Aim of the task = Which lines below fall between the one containing "obj.matrix_world = Matrix.Identity(4)" and the one containing "return [p /"? Repeat them exactly, counting both of those lines, and add nothing else.

Dataset section =
--- Begin ---
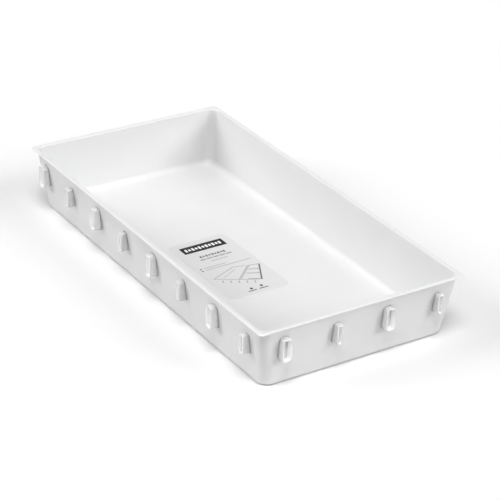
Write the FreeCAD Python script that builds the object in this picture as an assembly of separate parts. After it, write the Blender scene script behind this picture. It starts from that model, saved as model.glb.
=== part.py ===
import FreeCAD, Part
import math
import os

# Shallow open tray that stands in a drawer and links to trays of the same family.
# Frame: +X along the length, +Y across, +Z up, origin at the middle of the base.
# The front is the long side at -Y. Left, right and back follow from it. Millimetres and degrees.

# Grid that the trays of this family are sized on
module = 75.0
modules_long = 4
modules_wide = 2
clips_per_module = 2

# Tray
tray_height = 42.5
wall_thickness = 1.6
floor_thickness = 1.6
wall_draft = 7.6
wall_corner_radius = 8.0
base_fillet = 4.0
floor_fillet = 5.0

# Rim
rim_overhang = 1.5
rim_thickness = 1.0
rim_corner_radius = 2.0
rim_edge_fillet = 0.3
rim_inner_fillet = 0.7

# Clips: a hollow plug on one tray presses into a socket on the next
plug_width = 4.5
plug_height = 13.5
plug_wall = 1.1
plug_corner_radius = 1.3
socket_wall = 0.9
link_play = 0.2
clip_reach = 1.65
clip_drop = 7.2
clip_pocket_depth = 4.25
clip_edge_fillet = 0.25

# Label
label_length = 84.0
label_width = 45.0
label_thickness = 0.12
label_corner_radius = 4.0
label_x = 2.0
label_y = -6.0
label_turn = 0.8

# Worked out from the sizes above
tray_length = module * modules_long
tray_width = module * modules_wide
clip_pitch = module / clips_per_module
draft_slope = math.tan(math.radians(wall_draft))
level_wall = wall_thickness / math.cos(math.radians(wall_draft))
socket_width = plug_width + 2 * (link_play + socket_wall)
socket_height = plug_height + 2 * (link_play + socket_wall)
clip_middle = tray_height - clip_drop - socket_height / 2
clearance = 1.0     # how far a cutting solid runs past what it cuts


def rounded_outline(length, width, radius, z):
    """Closed wire of a rectangle with round corners, centred on the Z axis at height z."""
    x = length / 2
    y = width / 2
    edges = []
    for turn, (half_long, half_wide) in enumerate([(x, y), (y, x), (x, y), (y, x)]):
        away = half_long - radius
        side = half_wide - radius
        start = FreeCAD.Vector(half_long, -side, z)
        end = FreeCAD.Vector(half_long, side, z)
        middle = FreeCAD.Vector(away + radius * math.sqrt(0.5), side + radius * math.sqrt(0.5), z)
        corner_end = FreeCAD.Vector(away, half_wide, z)
        line = Part.LineSegment(start, end).toShape()
        arc = Part.Arc(end, middle, corner_end).toShape()
        for edge in (line, arc):
            edge.rotate(FreeCAD.Vector(0, 0, 0), FreeCAD.Vector(0, 0, 1), 90 * turn)
            edges.append(edge)
    return Part.Wire(edges)


def rounded_plate(length, width, radius, z, thickness):
    """Plate with round corners, from z up by its thickness."""
    face = Part.Face(rounded_outline(length, width, radius, z))
    return face.extrude(FreeCAD.Vector(0, 0, thickness))


def drafted_block(inset, radius, low, high):
    """Solid with flat drafted sides and round corners, set in level from the outer wall by inset."""
    edge_low = rim_overhang + (tray_height - low) * draft_slope + inset
    edge_high = rim_overhang + (tray_height - high) * draft_slope + inset
    x_low = tray_length / 2 - edge_low
    y_low = tray_width / 2 - edge_low
    x_high = tray_length / 2 - edge_high
    y_high = tray_width / 2 - edge_high
    block = Part.makeWedge(-x_low, low, -y_low, -y_high, -x_high, x_low, high, y_low, y_high, x_high)
    block.rotate(FreeCAD.Vector(0, 0, 0), FreeCAD.Vector(1, 0, 0), 90)
    corners = [edge for edge in block.Edges if edge.BoundBox.ZLength > (high - low) / 2]
    return block.makeFillet(radius, corners)


def edges_at(shape, z, inside=None):
    """Level edges of a shape at height z, all of them or those within a half length of the middle."""
    found = []
    for edge in shape.Edges:
        box = edge.BoundBox
        level = abs(box.ZMin - z) < 1e-4 and abs(box.ZMax - z) < 1e-4
        reach = max(abs(box.XMin), abs(box.XMax))
        if level and (inside is None or reach < inside):
            found.append(edge)
    return found


def tray_envelope():
    """Everything inside the outer wall, from the base to the top of the rim."""
    block = drafted_block(0, wall_corner_radius, 0, tray_height)
    return block.makeFillet(base_fillet, edges_at(block, 0))


def tray_hollow():
    """The space inside the tray, open past the top of the rim."""
    radius = wall_corner_radius - wall_thickness
    block = drafted_block(level_wall, radius, floor_thickness, tray_height + clearance)
    return block.makeFillet(floor_fillet, edges_at(block, floor_thickness))


def tray_shell(envelope):
    """Floor, walls and rim in one skin."""
    rim_low = tray_height - rim_thickness
    rim = rounded_plate(tray_length, tray_width, rim_corner_radius, rim_low, rim_thickness)
    rim = rim.makeFillet(rim_edge_fillet, edges_at(rim, rim_low) + edges_at(rim, tray_height))
    shell = envelope.fuse(rim).cut(tray_hollow()).removeSplitter()
    mouth = edges_at(shell, tray_height, tray_length / 2 - rim_overhang - wall_thickness / 2)
    return shell.makeFillet(rim_inner_fillet, mouth)


def clip_body(width, height, radius, wall, envelope, side_half, along, angle):
    """Clip on one wall: a pocket in its mouth, which faces out, and its root on the drafted wall."""
    depth = clip_reach + rim_overhang + tray_height * draft_slope + clearance
    outer = rounded_plate(height, width, radius, 0, depth)
    outer = outer.makeFillet(clip_edge_fillet, edges_at(outer, depth))
    hole_radius = max(radius - wall, wall / 2)
    bottom = depth - clip_pocket_depth
    hole = rounded_plate(height - 2 * wall, width - 2 * wall, hole_radius, bottom, clip_pocket_depth + clearance)
    clip = outer.cut(hole)
    clip.rotate(FreeCAD.Vector(0, 0, 0), FreeCAD.Vector(0, 1, 0), 90)
    clip.translate(FreeCAD.Vector(side_half + clip_reach - depth, along, clip_middle))
    clip.rotate(FreeCAD.Vector(0, 0, 0), FreeCAD.Vector(0, 0, 1), angle)
    return clip.cut(envelope)


def clips(envelope):
    """Sockets and plugs by turns round the tray, so that facing sides of two trays always match."""
    sides = [
        ("right", 0, tray_length / 2, modules_wide),
        ("back", 90, tray_width / 2, modules_long),
        ("left", 180, tray_length / 2, modules_wide),
        ("front", 270, tray_width / 2, modules_long),
    ]
    socket_radius = plug_corner_radius + link_play + socket_wall
    made = {}
    for side, angle, side_half, modules in sides:
        count = modules * clips_per_module
        for place in range(count):
            along = (place - (count - 1) / 2) * clip_pitch
            number = place // 2 + 1
            if place % 2 == 0:
                clip = clip_body(socket_width, socket_height, socket_radius, socket_wall,
                                 envelope, side_half, along, angle)
                made[f"{side}_socket_{number}"] = clip
            else:
                clip = clip_body(plug_width, plug_height, plug_corner_radius, plug_wall,
                                 envelope, side_half, along, angle)
                made[f"{side}_plug_{number}"] = clip
    return made


def product_label():
    """Thin film stuck to the floor of the tray."""
    film = rounded_plate(label_length, label_width, label_corner_radius, floor_thickness, label_thickness)
    film.rotate(FreeCAD.Vector(0, 0, 0), FreeCAD.Vector(0, 0, 1), label_turn)
    film.translate(FreeCAD.Vector(label_x, label_y, 0))
    return film


def main():
    os.makedirs("parts", exist_ok=True)
    envelope = tray_envelope()
    nodes = {"tray_shell": tray_shell(envelope), "label": product_label()}
    nodes.update(clips(envelope))
    for name, shape in nodes.items():
        solids = shape.Solids
        print(name, len(solids), round(shape.Volume, 2), shape.isValid())
        shape = solids[0] if len(solids) == 1 else shape
        shape.exportStep(f"parts/{name}.step")


main()
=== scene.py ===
import bpy
import bmesh
import math
from mathutils import Matrix, Vector


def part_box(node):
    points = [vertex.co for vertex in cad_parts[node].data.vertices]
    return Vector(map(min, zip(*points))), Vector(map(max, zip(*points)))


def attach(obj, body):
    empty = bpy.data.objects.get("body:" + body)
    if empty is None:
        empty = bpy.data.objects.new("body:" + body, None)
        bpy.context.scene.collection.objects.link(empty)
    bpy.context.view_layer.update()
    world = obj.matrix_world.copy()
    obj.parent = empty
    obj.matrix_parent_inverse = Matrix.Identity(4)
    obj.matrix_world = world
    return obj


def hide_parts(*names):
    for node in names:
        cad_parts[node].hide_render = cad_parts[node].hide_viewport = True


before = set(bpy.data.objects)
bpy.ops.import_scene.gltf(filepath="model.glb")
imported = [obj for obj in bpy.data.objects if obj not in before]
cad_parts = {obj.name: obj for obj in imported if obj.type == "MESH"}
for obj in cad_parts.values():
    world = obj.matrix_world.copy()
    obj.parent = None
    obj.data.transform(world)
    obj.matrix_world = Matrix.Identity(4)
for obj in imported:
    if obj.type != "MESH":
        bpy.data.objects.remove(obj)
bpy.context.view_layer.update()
mm = 0.001
print("frame loaded:", len(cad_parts), "nodes")


def toLinear(hexColour):  # sRGB hex to the linear colour the shaders use
    parts = [int(hexColour[i:i + 2], 16) / 255 for i in (1, 3, 5)]
    return [p / 12.92 if p <= 0.04045 else ((p + 0.055) / 1.055) ** 2.4 for p in parts] + [1.0]


def addNode(tree, kind, links=None, **settings):  # sockets by name or number, the rest as attributes
    node = tree.nodes.new(kind)
    for key, value in settings.items():
        if hasattr(node, key):
            setattr(node, key, value)
    for key, value in (links or {}).items():
        socket = node.inputs[key]
        if isinstance(value, bpy.types.NodeSocket):
            tree.links.new(value, socket)
        else:
            socket.default_value = value
    return node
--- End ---
Worked solution =
    obj.matrix_world = Matrix.Identity(4)
for obj in imported:
    if obj.type != "MESH":
        bpy.data.objects.remove(obj)
bpy.context.view_layer.update()
mm = 0.001
print("frame loaded:", len(cad_parts), "nodes")


def toLinear(hexColour):  # sRGB hex to the linear colour the shaders use
    parts = [int(hexColour[i:i + 2], 16) / 255 for i in (1, 3, 5)]
    return [p / 12.92 if p <= 0.04045 else ((p + 0.055) / 1.055) ** 2.4 for p in parts] + [1.0]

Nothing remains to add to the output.